President Joe Biden, who took office yesterday and has already released a flurry of executive orders, should immediately follow the U.K.’s lead and offer visas to the roughly 7.5 million citizens of Hong Kong who have been crushed by Chinese intrusion that has permeated every corner of their once-free society.

The BBC reports that “the scheme is open to Hong Kong residents who claimed British National (Overseas), or BNO, status before the handover in 1997. A total of 2.9 million people registered and so can apply for the new visa.”

“Their dependants—an additional two-and-a-half million people—are also eligible to travel with them,” notes the BBC. Prior to this, people with BNO status could come to the U.K. for up to six months.

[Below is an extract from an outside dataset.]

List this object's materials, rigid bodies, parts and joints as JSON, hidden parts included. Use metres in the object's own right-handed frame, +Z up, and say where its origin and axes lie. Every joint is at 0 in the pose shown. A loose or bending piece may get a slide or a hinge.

With this rule change, they will now have the ability to do so for five years, then apply for settled status, then apply for citizenship.

Of course, the U.K. has more reason to look out for the plight of Hongkongers, given its complex history in the region: Hong Kong, formerly a British colony, was handed over to mainland China in 1997.

As I wrote earlier this month:

“When Britain handed the city over to China in 1997, a condition of the transfer was that Beijing would allow Hongkongers to maintain these political freedoms and a separately functioning system until 2047, at which point the agreement expires.

Beijing recently opted to seize control prematurely and suppress dissent, moves that have sparked months of protests and led to hundreds of thousands, if not millions, of people marching in the streets demanding that their freedoms be preserved.”

Since the introduction of the vague national security law, an attempt by Beijing to suppress and criminalize all manners of dissent, activists and former legislators have been arrested, universities have culled faculty members, and some people have attempted to flee. The U.K. is right to allow people to seek refuge—something which very well may put its relationship with China on rockier footing—but more countries should immediately join the ranks.